Hoofdcommissaris? I'm curious .. Why would you create a new layer atop the layers if you were going to merge them anyways? If you really wanted merged layers then you just merge them without creating a new layer.

RAWeaver's method was to "maintain the integrity of your originals" since the question was "a way of doing this without merging my layers".


dreamer101 ( ) posted Mon, 18 August 2003 at 3:54 AM

Whoops. I forgot to add what I would do. If i'm going to be doing multiple layers with that intention, I would first "create a new set" and do all my layers in that set. You can then drag that set to the "create a new set" icon and click the eye to the left of the first set to make it invisible. With the new set selected (highlighted) press Ctrl-E (Ctrl-E is also "merge layer set" when a set is selected). It merges all the layers in the new set and removes that new set folder too. Filter can then be applied and you still have the originals there untouched.


Enian ( ) posted Mon, 18 August 2003 at 7:06 AM

I do what Hoofdcommissaris has suggested. I use Shift-Ctrl-Alt-N to create a new layer on top of all the other layers and then use Shift-Ctrl-Alt-E to merge all visible layers onto the new layer I just created. This is essentially the same thing dreamer101 is doing but much quicker. The benefit of merge visible is that you retain the other layers and all adjustment layers that you used. This way you can still go back and tweak them later. When Photoshop 8 comes along we will get non-destructive filters, which I hope are just adjustment layers for filters. Then you could simply add a filter layer to the top of your image and affect the entire thing. And like adjustment layers you could make changes to that filter after you reopen the .psd file.


Hoofdcommissaris ( ) posted Mon, 18 August 2003 at 9:13 AM

file_71897.jpg

@dreamer 101 *RAWeaver's method was to "maintain the integrity of your originals" since the question was "a way of doing this without merging my layers".* Well, actually just that. Merging layers while maintaining the integrety of your original. Without making duplicate documents which information would be fed back into the document. There are lots of situations where I merge layers or just visible layers (sometimes using sets, but most of the time their purpose is workflow-related) AND retain the merged layers underneath. Now hardware and RAM are not in my way of making multi-layered PS docs that surpass 1 Gb size it is easier to keep all the stages in 1 document. In the example above there are a lot of layers that add extra texture (fire), so Arnie has to be masked, but then other image enhancements, to make the tool stand out and to make the pic a little more interesting, have to be done on combined layers. If the client decides that the tool has to be blue (for some reason), I can go back some steps all within the same document. Overlaying the whole doc with a blurred version of itself is another case where making a new layer with the merged underneath is necessairy. Really, I was very happy when I found out about the key-thing... Can't wait for filter layers. Or layer filters. How sure is it that the are in PS8?

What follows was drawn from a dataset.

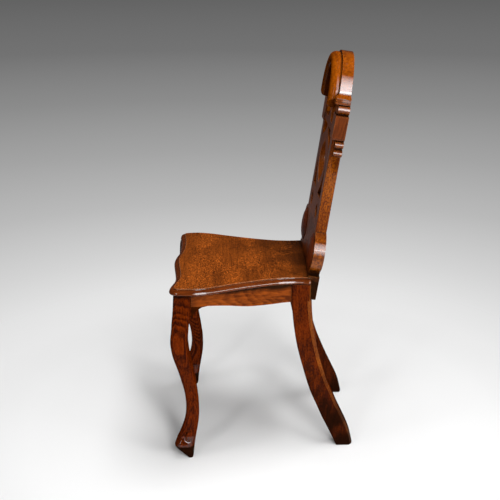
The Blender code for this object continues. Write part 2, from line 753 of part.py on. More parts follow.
def make_stile(name, side, seam, material, frame):
    neck_bottom = REEDS_BOTTOM + 2 * REED_HEIGHT + SMALL_EASING
    neck = smooth([(width * NECK_HALF_WIDTH, neck_bottom + up * (STILE_TOP - neck_bottom))
                   for up, width in NECK_SHARES])
    reeds = reed_outline(REEDS_BOTTOM) + reed_outline(REEDS_BOTTOM + REED_HEIGHT)[1:]
    outline = [
        (STILE_INNER, seam + JOINT_GAP), (STILE_OUTER, seam + JOINT_GAP), *reeds, *neck,
        (STILE_INNER, STILE_TOP),
    ]

    def on_seam(x1, v1, x2, v2):
        low = max(v1, v2) < seam + SMALL_EASING
        high = min(v1, v2) > STILE_TOP - SMALL_EASING
        return low or high

    outline = [(side * x, v) for x, v in outline]
    bm = back_volume(outline, -BACK_THICKNESS, 0.0, seams=on_seam)
    stile = add_object(name, bm, material, frame)
    ease(stile, EDGE_EASING)
    cap_outline = [(STILE_INNER + SMALL_EASING, REEDS_BOTTOM), *reeds, *neck,
                   (STILE_INNER + SMALL_EASING, STILE_TOP)]
    cap_outline = [(side * x, v) for x, v in cap_outline]
    front = -BACK_THICKNESS - SHOULDER_PROUD
    cap_bm = plate_mesh(cap_outline, front, front + 2 * SHOULDER_PROUD, eased=True)
    cap = hide_cutter(add_object(name + "_shoulder", cap_bm, material, frame))
    ease(cap, EDGE_EASING)
    boolean(stile, cap, "UNION")
    shade(stile)
    return stile


def crest_foot():
    """Outer edge of the crest's shoulder, from its joint up to the springing of the arch."""
    bead_v = STILE_TOP + SHOULDER_BEAD_RISE
    bead_x = SHOULDER_HALF_WIDTH - SHOULDER_BEAD_RADIUS
    bead = arc(bead_x, bead_v, SHOULDER_BEAD_RADIUS, -BEAD_REACH, BEAD_REACH, ARC_STEPS - 2)
    springing = bead_v + SHOULDER_BEAD_RADIUS + SHOULDER_HOLLOW
    return bead, springing


def make_crest(material, frame):
    bead, springing = crest_foot()
    low = STILE_TOP + JOINT_GAP
    rise = math.degrees(math.asin((springing - ARCH_CENTRE_V) / ARCH_RADIUS))
    outer = arc(0, ARCH_CENTRE_V, ARCH_RADIUS, rise, QUARTER, ARCH_STEPS // 2)
    inner = arc(0, ARCH_CENTRE_V, ARCH_OPENING, QUARTER, 0, ARCH_STEPS // 2)
    foot = smooth([inner[-1], ((ARCH_OPENING + STILE_INNER) / 2, (ARCH_CENTRE_V + low) / 2),
                   (STILE_INNER, low)])
    right = [*inner, *foot[1:], (SHOULDER_HALF_WIDTH - SHOULDER_HOLLOW, low), *bead,
             (outer[0][0] + HOOD_MARGIN, springing), *outer]
    left = [(-x, v) for x, v in reversed(right[1:-1])]

    def on_seam(x1, v1, x2, v2):
        return max(v1, v2) < low + SMALL_EASING / 2

    bm = back_volume(right + left, -BACK_THICKNESS, 0.0, seams=on_seam)
    crest = add_object("back_crest", bm, material, frame)
    ease(crest, EDGE_EASING)
    shade(crest)
    return crest


def make_hood(material, frame):
    """Bold arched moulding on the front of the crest, its face half round."""
    outer_radius = ARCH_RADIUS - HOOD_MARGIN
    half_width = (outer_radius - ARCH_OPENING) / 2
    centre_radius = ARCH_OPENING + half_width
    rear = -BACK_THICKNESS - JOINT_GAP
    path = [(centre_radius, ARCH_CENTRE_V - HOOD_FOOT)]
    path += arc(0, ARCH_CENTRE_V, centre_radius, 0, 2 * QUARTER, ARCH_STEPS)
    path += [(-centre_radius, ARCH_CENTRE_V - HOOD_FOOT)]
    last = len(path) - 1
    rings = []
    for index, point in enumerate(path):
        before = Vector(path[max(index - 1, 0)])
        after = Vector(path[min(index + 1, last)])
        along = (after - before).normalized()
        if index in (0, 1):
            along = Vector((0, 1))
        if index in (last - 1, last):
            along = Vector((0, -1))
        outward = Vector((along.y, -along.x))
        ring = []
        for across, forward in HOOD_SECTION_SHARES:
            place = Vector(point) + outward * across * half_width
            ring.append((place.x, rear - forward * HOOD_THICKNESS, place.y))
        rings.append(ring)
    bm = bmesh.new()
    fill_rings(bm, rings)
    hood = add_object("crest_hood_moulding", bm, material, frame)
    shade(hood)
    return hood


def make_boss(name, side, material, frame):
    """Domed oval boss on the crest's shoulder, beside the hood's foot."""
    centre_x = ARCH_RADIUS - HOOD_MARGIN + BOSS_MARGIN + BOSS_HALF_WIDTH
    centre_v = STILE_TOP + SHOULDER_BEAD_RISE
    rings = []
    for out, share in BOSS_SHARES:
        depth = -BACK_THICKNESS - JOINT_GAP - out * BOSS_THICKNESS
        oval = arc(0, 0, share, 0, 4 * QUARTER, 2 * RING_SIDES)[:-1]
        ring = []
        for x, v in oval:
            across = side * (centre_x + x * BOSS_HALF_WIDTH)
            ring.append((across, depth, centre_v + v * BOSS_HALF_HEIGHT))
        rings.append(ring)
    bm = bmesh.new()
    fill_rings(bm, rings)
    boss = add_object(name, bm, material, frame)
    shade(boss)
    return boss


def leaf_hole(centre_x, bottom, top, half_width, steps=ARC_STEPS):
    """A pointed leaf opening, widest at its middle."""
    right = []
    for step in range(steps + 1):
        t = step / steps
        right.append((half_width * math.sin(math.pi * t), bottom + (top - bottom) * t))
    loop = right + [(-x, v) for x, v in reversed(right[1:-1])]
    return [(centre_x + x, v) for x, v in loop]


def make_splat(material, frame):
    low = PANEL_TOP + JOINT_GAP
    wide = STILE_INNER - JOINT_GAP
    head_start = SPLAT_SILL + OVAL_HEAD_RISE
    oval_foot = smooth([(x * STILE_INNER, SPLAT_SILL + v * OVAL_FOOT_RISE)
                        for v, x in OVAL_FOOT_SHARES], 2)
    oval_head = smooth([(x * STILE_INNER, head_start + v * (SPLAT_BAR_BOTTOM - head_start))
                        for v, x in OVAL_HEAD_SHARES], 2)
    finial = smooth([(x * STILE_INNER, SPLAT_BAR_TOP + v * FINIAL_HEIGHT)
                     for v, x in FINIAL_SHARES], 2)
    half = [(0.0, low), (wide, low), (wide, SPLAT_SILL), *oval_foot,
            (wide, SPLAT_SILL + OVAL_FOOT_RISE + SMALL_EASING), (wide, head_start - SMALL_EASING),
            *oval_head, (wide, SPLAT_BAR_BOTTOM), (wide, SPLAT_BAR_TOP), *finial]
    holes = [leaf_hole(0.0, EYE_BOTTOM, EYE_TOP, EYE_HALF_WIDTH)]
    for side in (-1, 1):
        holes.append(leaf_hole(side * FOOT_SLOT_X, FOOT_SLOT_BOTTOM, FOOT_SLOT_TOP,
                               FOOT_SLOT_HALF_WIDTH))

    def on_seam(x1, v1, x2, v2):
        return min(abs(x1), abs(x2)) > wide - SMALL_EASING or max(v1, v2) < low + SMALL_EASING

    bm = back_volume(mirrored(half), -BACK_THICKNESS, 0.0, holes, on_seam)
    splat = add_object("back_splat", bm, material, frame)
    ease(splat, EDGE_EASING)
    shade(splat)
    return splat


def join_splat(splat, panel, frame):
    """A stub tenon under the splat, in a mortise in the panel's top."""
    reach = SPLAT_TENON_WIDTH / 2
    middle = -BACK_THICKNESS / 2
    half = SPLAT_TENON_THICKNESS / 2
    low = PANEL_TOP - SPLAT_TENON_LENGTH
    high = PANEL_TOP + CUT_OVERRUN
    room = JOINT_GAP
    tenon = box_cutter(
        "splat_tenon", (-reach, middle - half, low), (reach, middle + half, high), frame)
    mortise = box_cutter(
        "splat_mortise", (-reach - room, middle - half - room, low - room),
        (reach + room, middle + half + room, high + room), frame)
    boolean(splat, tenon, "UNION")
    boolean(panel, mortise)


def make_dowels(joints, material, frame):
    """Pairs of dowels between the back's pieces: each joint has a name, a height and a place."""
    half = DOWEL_LENGTH / 2 - DOWEL_SHORTFALL
    reach = DOWEL_LENGTH / 2
    hole = DOWEL_RADIUS + JOINT_GAP
    dowel_profile = ((-half, DOWEL_RADIUS), (half, DOWEL_RADIUS))
    hole_profile = ((-reach, hole), (reach, hole))
    holes = []
    for name, height, centre_x in joints:
        for word, side in SIDES:
            for number, offset in enumerate((-DOWEL_SPACING / 2, DOWEL_SPACING / 2), 1):
                origin = (side * (centre_x + offset), -BACK_THICKNESS / 2, height)
                dowel = turned_object(
                    f"{name}_{word}_{number}", [(dowel_profile, origin, (0, 0, 1))], material, frame)
                shade(dowel)
                holes.append((hole_profile, origin, (0, 0, 1)))
    return hide_cutter(turned_object("dowel_holes", holes, None, frame))


def make_volute(name, side, material, frame):
    """Round boss on a lobe, with a raised eye."""
    profile = [(out * VOLUTE_THICKNESS, radius * VOLUTE_RADIUS) for out, radius in VOLUTE_SHARES]
    origin = (side * LOBE_CENTRE_X, -BACK_THICKNESS - JOINT_GAP, LOBE_CENTRE_V)
    solid = (profile, origin, (0, -1, 0))
    volute = turned_object(name, [solid], material, frame, 2 * RING_SIDES)
    shade(volute)
    return volute


# Screws

def screw_profile(length):
    return (
        (0.0, SCREW_HEAD_RADIUS), (SCREW_HEAD_HEIGHT, SCREW_RADIUS), (length, SCREW_RADIUS),
    )


def screw_hole_profile(length):
    room = SCREW_CLEARANCE
    return (
        (-CUT_OVERRUN, SCREW_HEAD_RADIUS + room), (0.0, SCREW_HEAD_RADIUS + room),
        (SCREW_HEAD_HEIGHT, SCREW_RADIUS + room), (length + room, SCREW_RADIUS + room),
    )


def make_screws(name, places, length, axis, material, pieces):
    """Screws of one kind, each its own object, and their holes in the pieces that they hold."""
    for number, origin in enumerate(places, 1):
        solid = (screw_profile(length), origin, axis)
        shade(turned_object(f"{name}_{number}", [solid], material))
    holes = [(screw_hole_profile(length), origin, axis) for origin in places]
    cutter = hide_cutter(turned_object(name + "_holes", holes))
    for piece in pieces:
        boolean(piece, cutter)


# Whole chair

def build():
    clear_scene()
    oak = finish("polished oak", OAK_COLOUR)
    dark_oak = finish("shaded oak", DARK_OAK_COLOUR)
    seat_oak = finish("seat oak", SEAT_OAK_COLOUR)
    inner_oak = finish("raw oak", RAW_OAK_COLOUR, RAW)
    iron = finish("screw iron", IRON_COLOUR, OXIDISED, 1)

    seat = make_seat(seat_oak)
    front_legs = [make_front_leg("front_leg_" + word, side, oak) for word, side in SIDES]
    rear_legs = [make_rear_leg("rear_leg_" + word, side, oak) for word, side in SIDES]
    for (word, side), front, rear in zip(SIDES, front_legs, rear_legs):
        make_side_rail("side_rail_" + word, side, oak, (front, rear))
        make_side_bracket("side_knee_bracket_" + word, side, oak)
        make_front_bracket("front_knee_bracket_" + word, side, oak)
    make_front_rail(oak, front_legs)
    rear_rail = make_rear_rail(inner_oak, rear_legs)
    blocks = []
    for word, side in SIDES:
        blocks.append(make_corner_block("front_corner_block_" + word, side, front_block_outline(),
                                        inner_oak))
        blocks.append(make_corner_block("rear_corner_block_" + word, side, rear_block_outline(),
                                        inner_oak))
    screw_places = []
    for _, side in SIDES:
        front_x, front_y = front_block_outline()[1]
        rear_x, rear_y = rear_block_outline()[3]
        step = SCREW_FROM_CORNER
        low = FRAME_TOP - BLOCK_HEIGHT + JOINT_GAP
        screw_places.append((side * (front_x - step), front_y + step, low))
        screw_places.append((side * (rear_x - step), rear_y - step, low))
    make_screws("seat_screw", screw_places, BLOCK_HEIGHT + SEAT_SCREW_BITE, (0, 0, 1), iron,
                (*blocks, seat))

    frame = bpy.data.objects.new("back_frame", None)
    bpy.context.scene.collection.objects.link(frame)
    frame.location = (0.0, BACK_REAR_Y, SEAT_HEIGHT)
    frame.rotation_euler = (-BACK_RAKE, 0.0, 0.0)
    panel, seam = make_back_panel(oak, frame)
    stiles = [make_stile("back_stile_" + word, side, seam, oak, frame) for word, side in SIDES]
    crest = make_crest(oak, frame)
    make_hood(oak, frame)
    splat = make_splat(dark_oak, frame)
    join_splat(splat, panel, frame)
    stile_middle = (STILE_INNER + STILE_OUTER) / 2
    neck_middle = (STILE_INNER + SHOULDER_HALF_WIDTH) / 2
    dowel_holes = make_dowels(
        (("stile_foot_dowel", seam, stile_middle), ("crest_dowel", STILE_TOP, neck_middle)),
        inner_oak, frame)
    for piece in (panel, *stiles, crest):
        boolean(piece, dowel_holes)
    for word, side in SIDES:
        make_volute("back_volute_" + word, side, dark_oak, frame)
        make_boss("crest_shoulder_boss_" + word, side, dark_oak, frame)
    rear_face = BACK_REAR_Y - BACK_SCREW_DROP * math.tan(BACK_RAKE) - JOINT_GAP
    back_places = []
    for x in (REAR_LEG_OUTER - REAR_LEG_WIDTH / 2, REAR_LEG_INNER / 2):
        for side in (-1, 1):
            back_places.append((side * x, rear_face - SCREW_HEAD_SUNK,
                                SEAT_HEIGHT - BACK_SCREW_DROP))
    make_screws("back_screw", back_places, BACK_SCREW_LENGTH, (0, -1, 0), iron,
                (panel, *rear_legs, rear_rail))


build()
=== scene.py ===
# %% [markdown]
# # An oak hall chair in old polish
#
# This lesson dresses a finished assembly. The frame holds every piece of the chair as a plain
# solid. Here each visible piece gets its moulded edges, its carving and its polished oak, and then
# the chair is lit as a product is lit: a tall soft light beside the camera and a wide one above.

# %% Load the chair
import math

import bmesh
import bpy
import numpy as np
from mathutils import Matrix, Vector


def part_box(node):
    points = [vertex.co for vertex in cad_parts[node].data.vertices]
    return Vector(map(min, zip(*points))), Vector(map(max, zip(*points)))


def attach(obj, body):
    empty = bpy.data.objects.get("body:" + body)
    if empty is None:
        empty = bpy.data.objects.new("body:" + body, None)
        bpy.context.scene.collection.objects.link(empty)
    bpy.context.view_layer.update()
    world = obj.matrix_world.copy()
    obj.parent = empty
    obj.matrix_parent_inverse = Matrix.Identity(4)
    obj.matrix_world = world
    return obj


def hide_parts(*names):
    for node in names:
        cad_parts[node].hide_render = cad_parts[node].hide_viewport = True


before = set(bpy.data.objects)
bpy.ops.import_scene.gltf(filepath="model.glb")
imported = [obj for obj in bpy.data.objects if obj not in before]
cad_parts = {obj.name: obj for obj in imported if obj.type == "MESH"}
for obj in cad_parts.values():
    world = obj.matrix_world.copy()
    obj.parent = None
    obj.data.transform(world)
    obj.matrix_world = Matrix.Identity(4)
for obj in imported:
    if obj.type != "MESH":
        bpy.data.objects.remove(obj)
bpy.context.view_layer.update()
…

Enian ( ) posted Mon, 18 August 2003 at 11:37 AM

Attached Link: http://www.extremetech.com/article2/0,3973,804807,00.asp

Here is a brief article about Photoshop 8.


RAWeaver ( ) posted Tue, 19 August 2003 at 12:02 PM

Isn't Photoshop great? One of the thing's i love about and why it is one of my Primary tools is that it offers a myrriad of solutions to any one problem. My main concern in telling Vandalar to create a new doc. was in the supposition that he discovered the problem that multi- layer filtering has on multiplicity of effect, ie; 2x 3x of the same effect overlapping. I wanted to make it as simple as possible because he stated he was a beginner. Am I making sense??? Anyways I'm new to render but not to ps, Key commands are great but how can you get paint under your fingernails that way. Experiment. Great advice in all the replies, all good options.


RAWeaver ( ) posted Tue, 19 August 2003 at 12:09 PM

PS8 has a while in coming the project this year, and we all should know that Adobe revamps one product per calendar, is/was InDesign. Rumors have it that A new Streamline product is in the think tank. Thanx for the link Enian!


Hoofdcommissaris ( ) posted Wed, 20 August 2003 at 2:59 AM

Maybe Dimensions will get some (Mac OSX) update then, someday. All-vector import and export (getting someones logotype on an illustrated football is never a proplem) in 3D is still needed. I use it whenever I need to transform 2D vector material in 3D. Maybe they can put it in Illustrator 11... Streamline is still great too (and quite hip - those traced contours), I want an OSX version!